When Georgia gained its independence from the Soviet Union in 1989, Aslan Abashidze was appointed head of Adjara's governing council and subsequently held onto power throughout the unrest of the 1990s. Whilst other regions, such as Abkhazia, attempted to break away from the Georgian state, Adjara remained as an integral part of the Republic's territory. In May 2004, he fled to Russia because of mass protests in Tbilisi sparked by the Rose Revolution.
Present day
Batumi today is one of the main port cities of Georgia. It has the capacity for 80,000-ton tankers to take materials such as oil that are shipped through Georgia from Central Asia. Additionally, the city exports regional agricultural products. Since 1995 the freight conversion of the port has constantly risen, with an approximate 8 million tons in 2001. The annual revenue from the port is estimated at between $200 million and $300 million.
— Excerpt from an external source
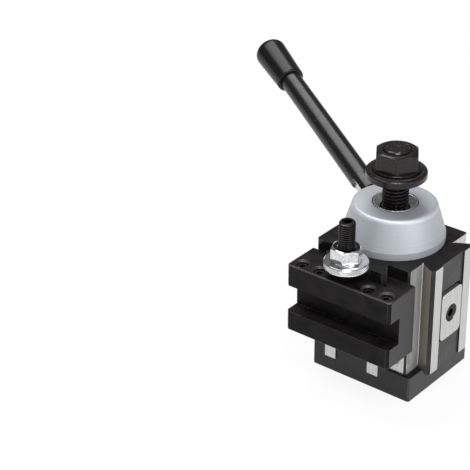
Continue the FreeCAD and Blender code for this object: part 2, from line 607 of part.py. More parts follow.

Since the change of power in Adjara, Batumi has attracted international investors, and the prices of real estate in the city have trebled since 2001. In July 2007, the seat of the Constitutional Court of Georgia was moved from Tbilisi to Batumi to stimulate regional development. Several new hotels opened after 2009, first the Sheraton in 2010 and the Radisson Blu in 2011. The city features several casinos that attract tourists from Turkey, where gambling is illegal.
Batumi was host to the Russian 12th Military Base. Following the Rose Revolution, the central government pushed for the removal of these forces and reached an agreement in 2005 with Moscow. According to the agreement, the process of withdrawal was planned to be completed in 2008, but the Russians completed the transfer of the Batumi base to Georgia on November 13, 2007, ahead of schedule.